### [Given instruction]
Exactly and only the lines from the one containing "return join(hub, ...arms);" through the one containing "record = json.load(file)" are to be repeated, both ends included.

- - - - -

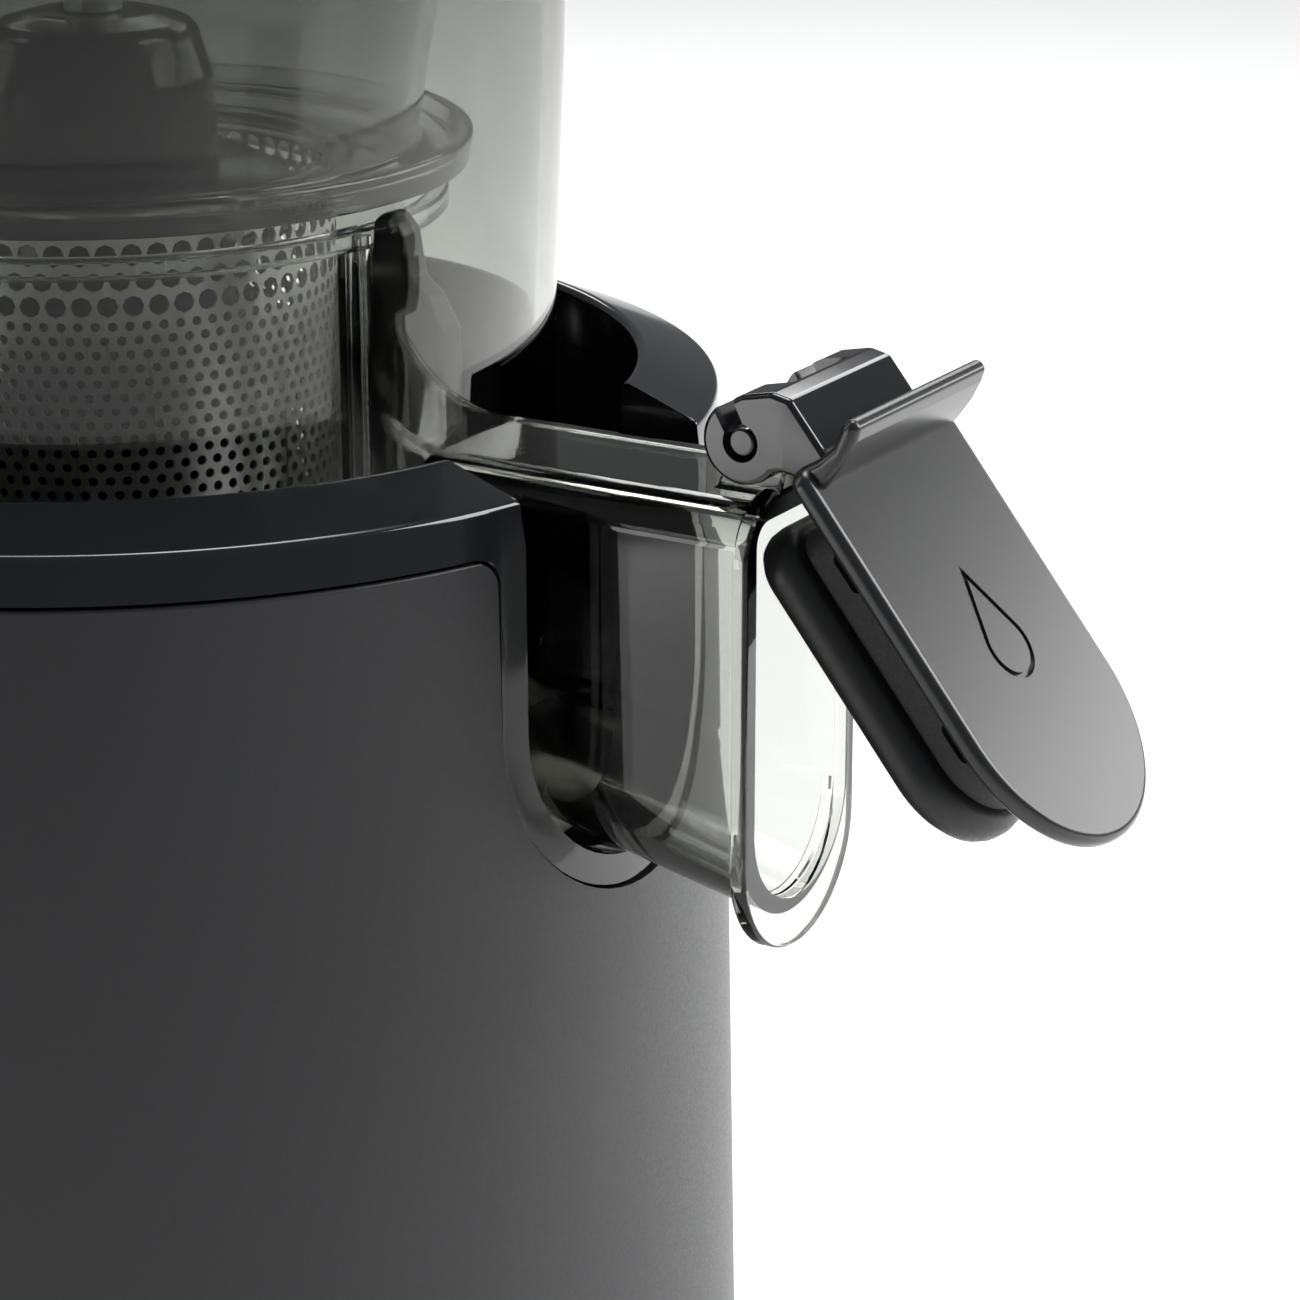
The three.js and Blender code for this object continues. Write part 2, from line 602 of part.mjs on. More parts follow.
piece("brush_idler", at(idler.rotate([0, 0, 180 / BRUSH_GEARS.idler]), IDLER_X, 0, 0), NYLON);
for (let i = 0; i < BRUSH.bars; i++) {
  const wiper = alongX(
    polygon([[50.4, 180], [57, 183], [60.6, 190], [60.6, 198], [57.5, 202], [60.8, 205], [60.8, 222],
      [57, 226], [55, 234], [52, 236.5], [50.4, 236.5]]),
    -1.6,
    1.6,
  ).rotate([0, 0, BRUSH.firstDeg - 90 + i * 120]);
  piece(`brush_wiper_${i + 1}`, wiper, SILICONE);
}

// Auger: a tapered core with a screw flight, driven by the hexagonal shaft
function flight(turns, low, high, inner, outer, thickness) {
  const steps = Math.round(turns * 14);
  const section = [[inner, 0], [outer, thickness * 0.35], [outer, thickness * 0.75], [inner, thickness]];
  const rows = Array.from({ length: steps + 1 }, (_, i) => {
    const share = i / steps;
    const angle = share * turns * 2 * Math.PI;
    const lift = low + share * (high - low - thickness);
    return section.map(([r, z]) => [r * Math.cos(angle), r * Math.sin(angle), lift + z]);
  });
  const triangles = [];
  const quad = (a, b, c, d) => [a, b, c, a, c, d].forEach((corner) => triangles.push(...corner));
  for (let i = 0; i < steps; i++) {
    section.forEach((_, k) => {
      const next = (k + 1) % section.length;
      quad(rows[i][k], rows[i][next], rows[i + 1][next], rows[i + 1][k]);
    });
  }
  quad(...[3, 2, 1, 0].map((k) => rows[0][k]));
  quad(...rows[steps]);
  const geometry = new THREE.BufferGeometry();
  geometry.setAttribute("position", new THREE.BufferAttribute(new Float32Array(triangles), 3));
  return solid(geometry);
}

function auger() {
  const foot = AUGER_FLOOR_Z + 0.6;
  const core = turned([
    [0, GEAR_Z + 4.4], [10, GEAR_Z + 4.4], [10, foot], [30.5, foot], [30.5, foot + 4.4], [25, foot + 8.4],
    [21, 205], [17, 230], [14, 246], [13, 254], [10, 259], [5, 261], [0, 261],
  ], 28);
  const pinion = spurGear(BRUSH_GEARS.pinion, BRUSH_GEARS.module, GEAR_Z, GEAR_Z + 4.5, 1);
  const screw = flight(2.4, AUGER_FLOOR_Z + 6, 250, 10, 31.2, 7);
  return cut(join(core, pinion, screw), hexBar(SHAFT.hexR + 0.5, GEAR_Z - 2, 207.5));
}
piece("auger", auger(), AUGER_BLACK);
piece("auger_pin", disc(4, 261.3, 291, 20), STEEL);

// Spout cap, modelled shut and then turned open about its hinge
const cap = new THREE.Group();
cap.position.set(0, HINGE.y, HINGE.z);
cap.rotation.x = THREE.MathUtils.degToRad(-OPEN_DEG);
machine.add(cap);
const shut = (shape) => shape.translate([0, -HINGE.y, -HINGE.z]);

function capPlate() {
  const bottomZ = CAP.topZ - CAP.length;
  const plate = alongY(
    slotShape(CAP.half, bottomZ + CAP.half, CAP.topZ, 1.5),
    -CAP.faceY,
    -CAP.faceY + CAP.thick,
    10,
  );
  const lip = alongX(
    polygon([[-CAP.faceY + 1, CAP.topZ], [-CAP.faceY - 4, CAP.topZ - 0.4], [-CAP.faceY - 8, CAP.topZ + 1.4],
      [-CAP.faceY - 9.2, CAP.topZ + 0.8], [-CAP.faceY - 8.4, CAP.topZ - 1.2], [-CAP.faceY - 4, CAP.topZ - 3],
      [-CAP.faceY + 1, CAP.topZ - 3.4]]),
    -CAP.lipHalf,
    CAP.lipHalf,
  );
  const arm = alongX(
    polygon([[HINGE.y, HINGE.z + HINGE.barrelR], [HINGE.y - 4, HINGE.z + 5], [HINGE.y - 8, HINGE.z + 3],
      [HINGE.y - 9.8, HINGE.z + 0.8], [-CAP.faceY - 0.8, CAP.topZ - 0.5], [-CAP.faceY + 2.5, CAP.topZ - 3],
      [HINGE.y - 2.6, HINGE.z - 6.2], [HINGE.y, HINGE.z - 5]]),
    -HINGE.half,
    HINGE.half,
  );
  const barrel = disc(HINGE.barrelR, -HINGE.half, HINGE.half, 28).rotate([0, 90, 0])
    .translate([0, HINGE.y, HINGE.z]);
  const pinHole = disc(HINGE.pinR + 0.5, -30, 30, 20).rotate([0, 90, 0]).translate([0, HINGE.y, HINGE.z]);
  const snapSlot = block(0, HINGE.y - 3, HINGE.z, 40, 8, 2.6).translate([0, -HINGE.y, -HINGE.z])
    .rotate([OPEN_DEG + 62, 0, 0])
    .translate([0, HINGE.y, HINGE.z]);
  const lugRoom = disc(8.4, -7.6, 7.6, 24).rotate([0, 90, 0]).translate([0, HINGE.y, HINGE.z]);
  return cut(join(plate, lip, arm, barrel), pinHole, snapSlot, lugRoom);
}

function capPlug() {
  const back = -CAP.faceY + CAP.thick + GAP;
  const body = alongY(slotShape(9.6, 165.5, SEAM_Z + 1.5, 4), back, back + 14.6, 8);
  const window = block(0, back + 5.6, 181, 40, 3.4, 22);
  return body.subtract(window);
}

function capSeal() {
  const back = -CAP.faceY + CAP.thick + GAP;
  const outer = (grow, from, to) =>
    alongY(slotShape(9.9 + grow, 165.5, SEAM_Z + 1.8 + grow, 4 + grow), from, to, 7);
  const sleeve = outer(1, back + 8, back + 14);
  const lip = outer(1.9, back + 10.4, back + 13.4);
  return cut(join(sleeve, lip), outer(0, back - 1, back + 20));
}
piece("cap_plate", shut(capPlate()), GLOSS_BLACK, cap);
piece("cap_plug", shut(capPlug()), RUBBER, cap);
piece("cap_seal", shut(capSeal()), SILICONE, cap);

// Hopper and pusher
const CHUTE_R = 44;
function hopper() {
  const skirt = BOWL_TOP_R + 0.5;
  return turned([
    [skirt, BOWL_TOP_Z - 6],
    [skirt + 3, BOWL_TOP_Z - 6],
    [skirt + 3, BOWL_TOP_Z + 5],
    [skirt, BOWL_TOP_Z + 9],
    [CHUTE_R + 8, BOWL_TOP_Z + 15],
    [CHUTE_R + 2.6, BOWL_TOP_Z + 22],
    [CHUTE_R + 2.2, HOPPER_TOP_Z - 16],
    [CHUTE_R + 8, HOPPER_TOP_Z - 4],
    [CHUTE_R + 8.4, HOPPER_TOP_Z],
    [CHUTE_R + 6, HOPPER_TOP_Z],
    [CHUTE_R, HOPPER_TOP_Z - 14],
    [CHUTE_R, BOWL_TOP_Z + 21],
    [CHUTE_R + 6, BOWL_TOP_Z + 12.5],
    [skirt - 2, BOWL_TOP_Z + 6],
    [skirt, BOWL_TOP_Z + 3],
  ]);
}
function augerBridge() {
  const hub = ring(4 + GAP, 9, 280, 292, SMALL);
  const arms = [0, 60, 120].map((turn) =>
    cut(block(0, 0, 289, 107, 5, 4), disc(8, 270, 300)).rotate([0, 0, turn]),
  );
  return join(hub, ...arms);
}
function pusher() {
  return turned([
    [0, 318], [CHUTE_R - 3, 318], [CHUTE_R - 1.4, 320], [CHUTE_R - 1, HOPPER_TOP_Z - 16],
    [CHUTE_R + 3.4, HOPPER_TOP_Z - 4], [CHUTE_R + 4, HOPPER_TOP_Z + 6], [CHUTE_R, HOPPER_TOP_Z + 11],
    [CHUTE_R - 10, HOPPER_TOP_Z + 13], [CHUTE_R - 18, HOPPER_TOP_Z + 9], [CHUTE_R - 19, 340], [0, 336],
  ], 36);
}
function pusherKnob() {
  return turned([
    [0, 337], [20, 340.4], [20, HOPPER_TOP_Z + 16], [24, HOPPER_TOP_Z + 24], [21, HOPPER_TOP_Z + 29],
    [0, HOPPER_TOP_Z + 30],
  ], 28);
}
piece("hopper", hopper(), SMOKE_CLEAR);
piece("auger_bridge", augerBridge(), GLOSS_BLACK);
piece("pusher", pusher(), MATTE_BLACK);
piece("pusher_knob", pusherKnob(), GLOSS_BLACK);

export default part;
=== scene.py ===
import json
import math

import bmesh
import bpy
from mathutils import Matrix, Vector


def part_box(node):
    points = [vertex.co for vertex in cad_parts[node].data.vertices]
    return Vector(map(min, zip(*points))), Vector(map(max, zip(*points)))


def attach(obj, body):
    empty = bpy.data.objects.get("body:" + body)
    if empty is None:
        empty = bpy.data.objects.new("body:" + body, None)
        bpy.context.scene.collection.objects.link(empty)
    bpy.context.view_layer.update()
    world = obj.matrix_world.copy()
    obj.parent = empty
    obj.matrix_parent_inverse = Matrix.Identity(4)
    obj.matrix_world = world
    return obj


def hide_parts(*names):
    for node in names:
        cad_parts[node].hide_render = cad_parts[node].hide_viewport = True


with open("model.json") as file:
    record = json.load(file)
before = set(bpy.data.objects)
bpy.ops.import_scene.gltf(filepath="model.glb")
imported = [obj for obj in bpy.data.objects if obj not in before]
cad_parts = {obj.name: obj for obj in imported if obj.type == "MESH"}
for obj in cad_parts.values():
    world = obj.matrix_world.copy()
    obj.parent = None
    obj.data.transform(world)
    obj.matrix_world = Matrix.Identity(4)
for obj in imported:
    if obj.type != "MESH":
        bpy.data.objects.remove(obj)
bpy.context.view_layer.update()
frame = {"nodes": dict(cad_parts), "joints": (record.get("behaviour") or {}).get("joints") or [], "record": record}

# Sizes are in millimetres about the bowl's axis, with the juice spout towards -Y, and are turned
# into metres as each mesh is made. Places that other pieces depend on come from the frame.
MM = 0.001


def box_mm(node):
    """The lowest and highest corner of a CAD node, in millimetres about the bowl's axis."""
    low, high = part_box(node)
    centre = Vector((0, AXIS_Y, 0))
    return (low - centre) / MM, (high - centre) / MM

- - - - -

### [Full solution]
  return join(hub, ...arms);
}
function pusher() {
  return turned([
    [0, 318], [CHUTE_R - 3, 318], [CHUTE_R - 1.4, 320], [CHUTE_R - 1, HOPPER_TOP_Z - 16],
    [CHUTE_R + 3.4, HOPPER_TOP_Z - 4], [CHUTE_R + 4, HOPPER_TOP_Z + 6], [CHUTE_R, HOPPER_TOP_Z + 11],
    [CHUTE_R - 10, HOPPER_TOP_Z + 13], [CHUTE_R - 18, HOPPER_TOP_Z + 9], [CHUTE_R - 19, 340], [0, 336],
  ], 36);
}
function pusherKnob() {
  return turned([
    [0, 337], [20, 340.4], [20, HOPPER_TOP_Z + 16], [24, HOPPER_TOP_Z + 24], [21, HOPPER_TOP_Z + 29],
    [0, HOPPER_TOP_Z + 30],
  ], 28);
}
piece("hopper", hopper(), SMOKE_CLEAR);
piece("auger_bridge", augerBridge(), GLOSS_BLACK);
piece("pusher", pusher(), MATTE_BLACK);
piece("pusher_knob", pusherKnob(), GLOSS_BLACK);

export default part;
=== scene.py ===
import json
import math

import bmesh
import bpy
from mathutils import Matrix, Vector


def part_box(node):
    points = [vertex.co for vertex in cad_parts[node].data.vertices]
    return Vector(map(min, zip(*points))), Vector(map(max, zip(*points)))


def attach(obj, body):
    empty = bpy.data.objects.get("body:" + body)
    if empty is None:
        empty = bpy.data.objects.new("body:" + body, None)
        bpy.context.scene.collection.objects.link(empty)
    bpy.context.view_layer.update()
    world = obj.matrix_world.copy()
    obj.parent = empty
    obj.matrix_parent_inverse = Matrix.Identity(4)
    obj.matrix_world = world
    return obj


def hide_parts(*names):
    for node in names:
        cad_parts[node].hide_render = cad_parts[node].hide_viewport = True


with open("model.json") as file:
    record = json.load(file)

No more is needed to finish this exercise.